In the Family Justice Council Guidance it is stated that ‘a party may be expected to suffer some reduction in standard of living having regard to the overall objective of transition to independence’ and that need is to be measured by ‘assessing the standard of living during the relationship’ with this factor assuming more importance the longer the relationship’s duration.
The questions raised by the long-standing proposal to restrict the duration of periodical payments orders will no doubt be well mapped-out in the Law Commission’s future reports and the ensuing discussions. Ultimately, there are various incompatible ‘fairnesses’, each of which privileges a different underlying idea or belief about society.
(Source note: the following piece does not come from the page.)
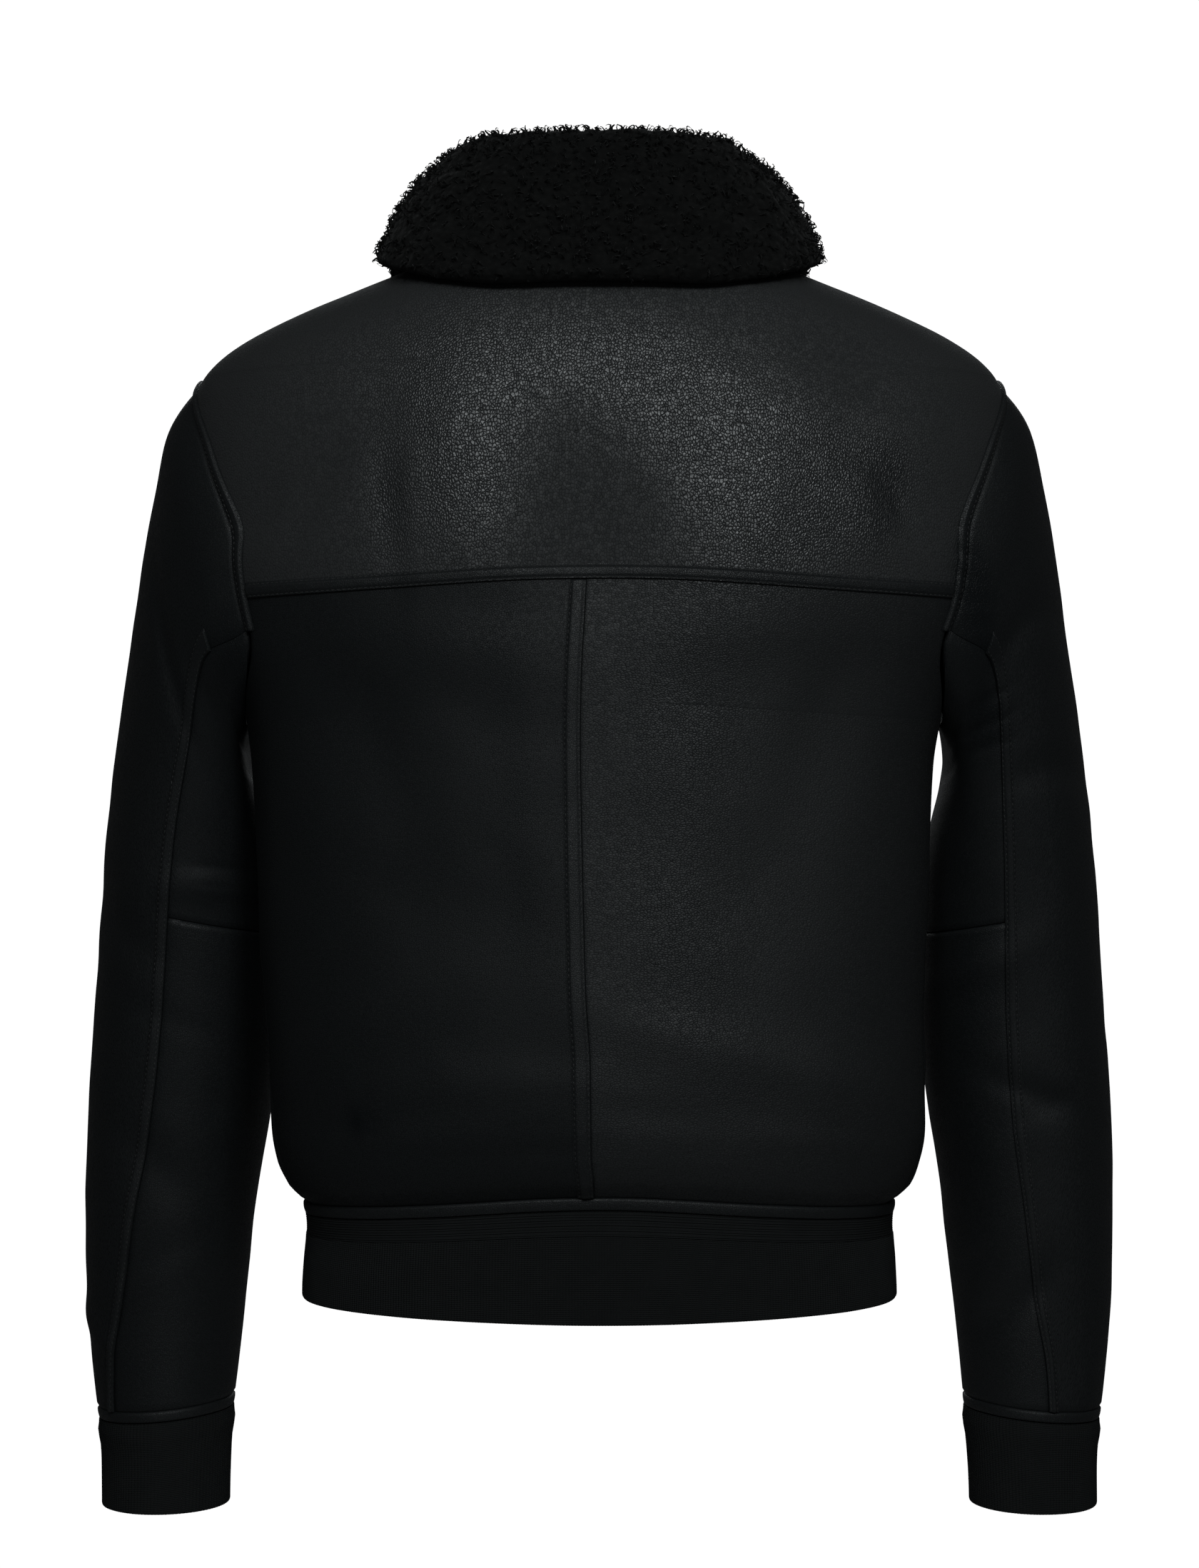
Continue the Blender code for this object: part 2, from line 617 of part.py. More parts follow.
def sleeve_rounds():
    """Angles round the sleeve that its pieces have points at: the body's rows, and its seams."""
    rounds = [mark for mark in ROUNDS if mark is not None]
    behind = sorted(set(rounds) | {SEAM_START - SEAM_STRIP})
    ahead = sorted({360.0 - mark for mark in rounds if mark not in (0.0, 180.0)} | {FRONT_SEAM})
    return np.array(behind + ahead)


def sleeve_grid(side, rounds, rows):
    turn, row = np.meshgrid(rounds, np.array(rows, float))
    points = sleeve(side, turn, row)
    ways = sleeve_normals(side, turn, row)
    shared = armhole_ways(side, rounds)[1]
    apart = np.linalg.norm(points - armhole(side, rounds)[None], axis=-1)
    weight = np.exp(-((apart / 0.02) ** 2))[..., None]
    weight = weight * (row < 3)[..., None]
    return points, unit(ways * (1 - weight) + shared[None] * weight)


def make_sleeve(side, name):
    rounds = sleeve_rounds()
    ahead = rounds[rounds >= FRONT_SEAM] - 360.0
    upper = np.concatenate([ahead, rounds[rounds <= SEAM_START]])
    under = rounds[(rounds >= SEAM_START) & (rounds <= FRONT_SEAM)]
    points, ways = sleeve_grid(side, upper, SLEEVE_ROWS)
    panel(f"upper_sleeve_{name}", points, ways, SHEARLING, LEATHER)
    cross = SLEEVE_ROWS.index(CROSS_SEAM_ROW)
    points, ways = sleeve_grid(side, under, SLEEVE_ROWS[: cross + 1])
    panel(f"under_sleeve_top_{name}", points, ways, SHEARLING, LEATHER)
    points, ways = sleeve_grid(side, under, SLEEVE_ROWS[cross:])
    panel(f"under_sleeve_low_{name}", points, ways, SHEARLING, LEATHER)
    tape = rounds[(rounds >= SEAM_START - SEAM_STRIP) & (rounds <= SEAM_START)]
    points, ways = sleeve_grid(side, tape, SLEEVE_ROWS[3:])
    strip(f"sleeve_strip_{name}", points, ways, TRIM)
    points, ways = sleeve_grid(side, rounds, (LEATHER_END_ROW, WELT_END_ROW))
    panel(f"cuff_welt_{name}", points, ways, RIB, TRIM, closed=True)
    points, ways = sleeve_grid(side, rounds, CUFF_ROWS)
    panel(f"cuff_rib_{name}", points, ways, RIB, KNIT, closed=True)


def hermite(t, start, end, leave, arrive):
    """A cubic from start to end that leaves and arrives with the slopes given."""
    first = (1 + 2 * t) * (1 - t) ** 2 * start + t * (1 - t) ** 2 * leave
    return first + t**2 * (3 - 2 * t) * end + t**2 * (t - 1) * arrive


def collar_path(angle, part):
    """Reach and height along the collar's middle: up the stand, over the fold, down the fall."""
    turned = np.abs(angle)
    neck = body(angle, np.full(np.shape(angle), NECK))
    neck_reach = np.hypot(neck[..., 0], neck[..., 1]) + COLLAR / 2 - SHEARLING
    neck_z = neck[..., 2] + COLLAR / 2 + 0.001
    fold_reach, fold_z = smooth(COLLAR_RIM, "fold_reach", turned), smooth(COLLAR_RIM, "fold_z", turned)
    ring = smooth(COLLAR_RIM, "edge_ring", turned)
    edge = body(angle, ring) + body_normals(angle, ring) * (COLLAR / 2 + COLLAR_CLEAR)
    edge_reach, edge_z = np.hypot(edge[..., 0], edge[..., 1]), edge[..., 2]
    across = (edge_reach - neck_reach) * 1.25
    rise, drop = fold_z - neck_z, fold_z - edge_z
    up, down = np.clip(part / 0.45, 0, 1), np.clip((part - 0.45) / 0.55, 0, 1)
    stand_reach = hermite(up, neck_reach, fold_reach, 0.1 * across, 0.62 * across)
    stand_z = hermite(up, neck_z, fold_z, 1.5 * rise, 0.0)
    fall_reach = hermite(down, fold_reach, edge_reach, 0.72 * across, 0.30 * across)
    fall_z = hermite(down, fold_z, edge_z, 0.0, -1.15 * drop)
    rising = part <= 0.45
    return np.where(rising, stand_reach, fall_reach), np.where(rising, stand_z, fall_z)


def make_collar():
    angles = np.linspace(-COLLAR_END, COLLAR_END, COLLAR_STEPS + 1)
    part, angle = np.meshgrid(np.linspace(0, 1, COLLAR_ROWS + 1), angles)
    reach, height = collar_path(angle, part)
    ahead = collar_path(angle, part + 0.002)
    behind = collar_path(angle, part - 0.002)
    along = unit(np.stack([ahead[0] - behind[0], ahead[1] - behind[1]], axis=-1))
    half = COLLAR / 2
    sides = []
    for way in (1, -1):
        out = reach - way * along[..., 1] * half
        up = height + way * along[..., 0] * half
        turn = np.radians(angle)
        sides.append(np.stack([out * np.sin(turn), out * np.cos(turn), up], axis=-1))
    wall("collar", sides[0], sides[1], WOOL, sides[0])


def zip_heights():
    return np.concatenate([RIB_HEIGHTS[:-1], [RIB_TOP], HEIGHTS])


def make_zip():
    heights = zip_heights()
    outer = zip_angle(ZIP_HALF, heights)
    inner = zip_angle(CHAIN_HALF, heights)
    for side, name in ((1, "zip_tape_left"), (-1, "zip_tape_right")):
        angles = side * np.stack([outer, inner], axis=1)
        points, ways = body_grid(angles, heights)
        moved = draw_in(points, False)
        wall(name, moved - ways * TAPE_SUNK, moved - ways * (TAPE_SUNK + TAPE), KNIT, points)
    angles = np.stack([inner, np.full(len(heights), 180.0), 360.0 - inner], axis=1)
    points, ways = body_grid(angles, heights)
    moved = draw_in(points, False)
    wall("zip_chain", moved - ways * CHAIN_SUNK, moved - ways * (CHAIN_SUNK + CHAIN), METAL, points)


def box(name, size, place, tilt, finish, bevel):
    """A bevelled block, tilted about X."""
    bpy.ops.mesh.primitive_cube_add(size=1, location=place, rotation=(tilt, 0, 0))
    part = bpy.context.active_object
    part.name = name
    part.data.name = name
    part.scale = size
    bpy.ops.object.transform_apply(location=False, rotation=False, scale=True)
    edge = part.modifiers.new("edge", "BEVEL")
    edge.width = bevel
    edge.segments = 2
    part.data.materials.append(material(finish))
    for group in part.users_collection:
        group.objects.unlink(part)
    bpy.data.collections[COLLECTION].objects.link(part)
    return part


def front_line(z):
    """Depth of the chain's face where the front's middle passes this z."""
    heights = np.linspace(ARMPIT, NECK, 400)
    middle = body(np.full(400, 180.0), heights)
    return float(np.interp(z, middle[:, 2], middle[:, 1]))


def make_slider():
    """The slider on the chain, and the pull that hangs from it along the chain."""
    top, foot = SLIDER_Z, SLIDER_Z - PULL_LENGTH
    run = unit(np.array([0.0, front_line(foot) - front_line(top), foot - top]))
    away = np.array([0.0, run[2], -run[1]])
    tilt = math.atan2(run[1], -run[2])
    place = np.array([0.0, front_line(top), top])
    half = SLIDER_DEPTH / 2
    size = (0.0085, SLIDER_DEPTH, 0.0120)
    box("zip_slider", size, place + away * (SEAM_GAP + half), tilt, METAL, 0.0006)
    axis = place + away * (SEAM_GAP + SLIDER_DEPTH + PULL_CLEAR + PULL_DEPTH / 2)
    size = (0.0062, PULL_DEPTH, PULL_LENGTH)
    box("zip_pull", size, axis + run * (PULL_LENGTH / 2 - PULL_END), tilt, METAL, 0.0005)
    return axis


def clear_scene():
    for thing in list(bpy.data.objects):
        bpy.data.objects.remove(thing, do_unlink=True)
    group = bpy.data.collections.new(COLLECTION)
    bpy.context.scene.collection.children.link(group)


def main():
    clear_scene()
    make_back()
    make_back_strips()
    make_fronts()
    make_hem()
    for side, name in ((1, "left"), (-1, "right")):
        make_sleeve(side, name)
    make_collar()
    make_zip()
    make_slider()


main()
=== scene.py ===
"""Looks of a black shearling flight jacket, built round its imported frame.

Metres, +Z up; the jacket's back faces +Y and the wearer's left is +X. The garment's two smooth
surfaces, the body and the sleeves, are worked out from short tables. Each piece of leather is a
thin shell on one of them: a fine outer grid with soft creases and rolled seams, and a woolly
inner side. Strips, stitches, knitted ribs and the collar's curls are laid on the same surfaces.
"""

import math

import bpy
import numpy as np
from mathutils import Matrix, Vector


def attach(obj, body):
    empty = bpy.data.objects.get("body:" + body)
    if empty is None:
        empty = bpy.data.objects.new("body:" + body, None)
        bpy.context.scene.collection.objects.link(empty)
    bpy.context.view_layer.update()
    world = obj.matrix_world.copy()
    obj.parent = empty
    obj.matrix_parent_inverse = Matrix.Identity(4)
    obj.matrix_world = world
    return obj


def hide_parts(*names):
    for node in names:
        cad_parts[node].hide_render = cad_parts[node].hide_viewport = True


bl_info = {
    "name": "Shearling Jacket Looks",
    "version": (1, 0, 0),
    "blender": (4, 5, 0),
    "location": "View3D > Sidebar > Jacket",
    "description": "Dresses the jacket's frame in leather, wool, knit and metal",
    "category": "Object",
}

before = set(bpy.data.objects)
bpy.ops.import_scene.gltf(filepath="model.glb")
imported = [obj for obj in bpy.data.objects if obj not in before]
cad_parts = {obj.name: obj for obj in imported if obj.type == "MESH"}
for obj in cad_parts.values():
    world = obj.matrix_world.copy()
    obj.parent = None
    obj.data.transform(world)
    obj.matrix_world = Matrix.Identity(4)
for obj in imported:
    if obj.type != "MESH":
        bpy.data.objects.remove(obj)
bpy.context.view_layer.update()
JACKET = "jacket"
PULL = "pull"

# Thicknesses and gaps
SHEARLING = 0.006
STRIP = 0.0016
RIB = 0.0035
TAPE = 0.0012
TAPE_SUNK = 0.0012
CHAIN = 0.0024
CHAIN_SUNK = 0.0004
COLLAR = 0.011
SEAM_GAP = 0.0003

# Seams of the body, as heights of its rings
HEM = -0.5800
RIB_TOP = -0.5310
WELT_TOP = -0.5240
YOKE_SEAM = -0.1720
STRIP_HALF = 0.0045
ARMPIT = -0.2450
SHOULDER_TIP = -0.0440
NECK = 0.0300
SHOULDER_SEAM_AT_NECK = 97.0
BACK_POWER = 2.5
FRONT_POWER = 2.0

# Seams of the sleeve, as angles round it and rows down it
SEAM_START = 120.0
SEAM_STRIP = 8.5
FRONT_SEAM = 255.0
CROSS_SEAM_ROW = 7.0
LEATHER_END_ROW = 14.0
WELT_END_ROW = 15.0
CENTRE_STRIP = 4.8
EDGE_STRIP = 1.8
STRIP_START_ROW = 1.5

COLLAR_CLEAR = 0.0020
COLLAR_END = 166.0

# Zip
ZIP_HALF = 0.0120
CHAIN_HALF = 0.0034
SLIDER_Z = -0.0950
PULL_LENGTH = 0.0300
SLIDER_DEPTH = 0.0024
PULL_DEPTH = 0.0016
PULL_CLEAR = 0.0006
PULL_END = 0.0007
SLIDER_HALF = (0.00425, 0.0060)
SLIDER_WAIST = 0.18
PULL_HALF = (0.0031, 0.0150)
PULL_NARROW = 0.20
TOOTH_PITCH = 0.0028
TOOTH_HALF = (TOOTH_PITCH * 0.36, 0.0021, CHAIN / 2 - 0.0001)
TOOTH_SHAPE = (1.25, 0.8)
TOOTH_ASIDE = 0.0011
TOOTH_BEVEL = 0.0002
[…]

Without expressing a view as to whether periodical payments should be restricted in duration by statute, the following matters are a selection of the points which are likely to arise:
(1) Is the statutory steer towards a clean break sensible and should other ‘rules’ be built around this? What of cases where a clean break is not possible or desirable, such as those where the parties are older or those where there is a sizeable disparity in future earnings or earning capacity which cannot be fairly addressed by the apportionment of assets?
(2) Is it time to move on from the notion of women being ‘compensated’ for future economic disparity which was created by decisions made within a marriage (e.g. career pause or sacrifice; apportionment of domestic tasks and childcare and wider caring responsibilities)?
(3) Would a time-limited rule for periodical payments assist in reducing the number of cases which went to court? Do such rules create greater certainty of outcome?
(4) Would such rules be fairer for unrepresented parties? Or would there tend to be litigation in an attempt to be seen as an exception to the rules?
Ultimately, the decision is, of course, for Parliament to determine. In so doing, it will be necessary to take account of prevailing societal attitudes, which may still be accurately reflected in the current drafting of the 1973 Act, interpreted and developed by the courts over the past 5 decades.